CHAPTER XIV.
GOOD-BYE TO DURBAN.
NORAH and her father left their patients sound asleep, after luncheon, and went out to Umgeni on the top of an electric tram—seeing Kaffirs innumerable, in gala Sunday dress, and, at the end of the long run, the shallow, winding river that seems to be always cutting for itself new channels among its mud-flats. A long bridge crosses it; they stood there, watching the bare-footed native boys who strolled through the river rather than trouble to climb up to the bridge.
“So much more sensible!” said Norah, envying them openly.
They found a hotel with a big garden sloping down to the river, and little tables with basket-chairs scattered about it. Two were in the shade of a big clump of bamboo; and there they had tea, and watched the queer, cosmopolitan crowd that filled the place—travellers, passengers from all the ships lying at the Point, soldiers and sailors, and the youth and beauty of Durban itself, out for the afternoon. The Indian waiters flitted about, busy and noiseless. There were long-legged birds in the garden, walking with ridiculous solemnity near the river-bank; and a big wire-netted house that held innumerable pigeons—exquisitely marked birds, whose cooing filled the air. Plants and flowers grew there which they had never seen; and there was a tree with tiny red-and-black seeds like jewels.
They strolled further up the winding road, and came to Umgeni village itself, where almost every coloured race seemed to nourish together. The deep bush grew on both sides of it, right up to the straggling street. All the people were out in front of their houses.
“Aren’t they the nicest children!” Norah uttered.

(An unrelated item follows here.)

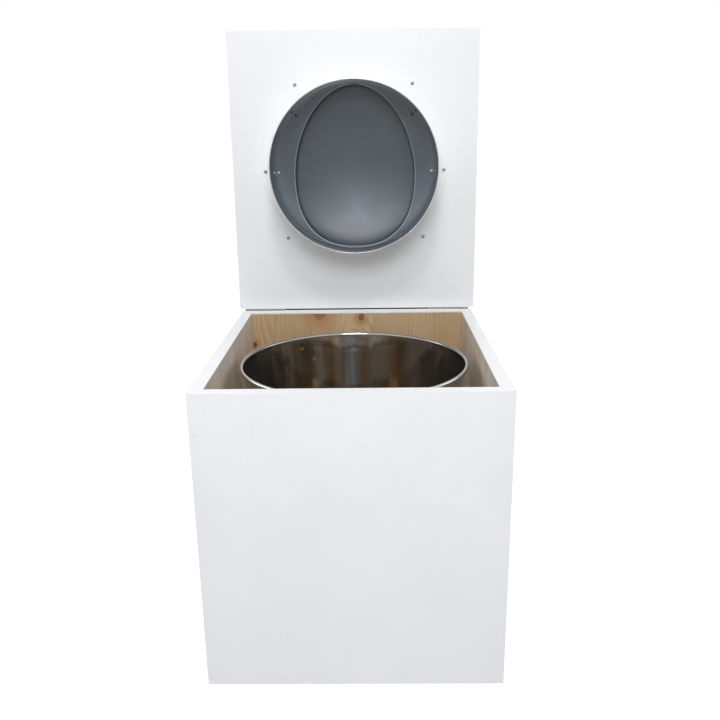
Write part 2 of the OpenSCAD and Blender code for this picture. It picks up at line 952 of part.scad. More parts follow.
module bail_grip() {
    angle = grip_len / bail_r * 180 / PI;
    color(rubber)
    at_bail()
        translate([elbow_r, 0, 0])
            bent_bar(bail_r, -angle / 2, angle)
                difference() {
                    circle(r = grip_r);
                    circle(r = wire_r + running_play);
                }
}

front_panel();
rear_panel();
left_panel();
right_panel();
base_panel();
front_panel_screws();
rear_panel_screws();
base_screws();
seat_board();
hinge_leaf_fixed_left();
hinge_leaf_fixed_right();
hinge_leaf_moving_left();
hinge_leaf_moving_right();
hinge_pin_left();
hinge_pin_right();
hinge_screws_box();
hinge_screws_board();
splash_collar();
collar_screws();
seat_ring();
seat_ring_screws();
seat_ring_side_screws();
seat_lid();
lid_buffers();
lid_hinge_post_left();
lid_hinge_post_right();
lid_hinge_pin_left();
lid_hinge_pin_right();
lid_hinge_screws();
bucket();
bucket_ear_back();
bucket_ear_front();
bail();
bail_grip();
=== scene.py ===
"""Looks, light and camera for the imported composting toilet.

The CAD frame is in metres: X to the right, Y to the back, Z up, with the origin in the
middle of the box's underside. Pieces that are drawn here are given in millimetres. Those
on the seat board are drawn in the seat's frame: the middle of the throat on the closed
board's upper face, with Y towards the hinges and Z out of the board.
"""
import math

import bmesh
import bpy
from mathutils import Matrix, Vector


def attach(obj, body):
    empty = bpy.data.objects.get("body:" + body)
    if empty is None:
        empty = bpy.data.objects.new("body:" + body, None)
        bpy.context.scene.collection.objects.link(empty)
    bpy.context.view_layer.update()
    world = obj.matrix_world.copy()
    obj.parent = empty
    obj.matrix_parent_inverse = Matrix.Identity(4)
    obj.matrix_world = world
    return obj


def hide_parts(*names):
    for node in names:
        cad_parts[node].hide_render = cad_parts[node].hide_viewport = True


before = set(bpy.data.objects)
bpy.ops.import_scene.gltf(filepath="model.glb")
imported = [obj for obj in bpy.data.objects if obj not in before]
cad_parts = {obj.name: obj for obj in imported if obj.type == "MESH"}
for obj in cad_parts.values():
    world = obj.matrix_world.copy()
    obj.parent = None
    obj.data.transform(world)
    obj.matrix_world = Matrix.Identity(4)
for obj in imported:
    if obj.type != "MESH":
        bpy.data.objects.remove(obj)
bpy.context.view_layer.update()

MM = 0.001

# Sizes in millimetres that the part's source has too.
BOX_W, BOX_D, BOX_H = 400, 450, 417
PANEL_T = 18
BOARD_T = 18
THROAT_Y = -15
THROAT_R = 135
HINGE_AXIS_Y, HINGE_AXIS_Z = 227.5, 417.2
OPEN_ANGLE = 91.8
COLLAR_T = 1.5
COLLAR_DROP = 65
FLANGE_W = 20
FLANGE_SHIFT = 4
RING_T = 20
RING_HALF_W, RING_FRONT, RING_BACK = 183, 200, 178
OPENING_HALF_W, OPENING_FRONT, OPENING_BACK = 102, 134.5, 133
WIDEST_BACK = 12
FRONT_POWER, OPENING_FRONT_POWER, REAR_POWER = 2.1, 1.9, 2.4
LID_GAP = 2.5
LID_RIM_H = 14
LID_CROWN = 1.8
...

They were everywhere—cheery babies just able to crawl; mites of two or three in bright scraps of clothing; and bigger children who played their own solemn games without paying much attention to the strangers. One ridiculous person of perhaps four years came strutting down the middle of the street after his mother, his small form framed in a gigantic yellow umbrella, which he held open behind him. The best of all, they found in a patch of grass under a tree—half a dozen mothers with tiny babies, who tumbled about in every direction.
“Could I photograph them, do you think?” Norah asked.
“I don’t suppose they would mind,” her father replied. “We’ll ask them.”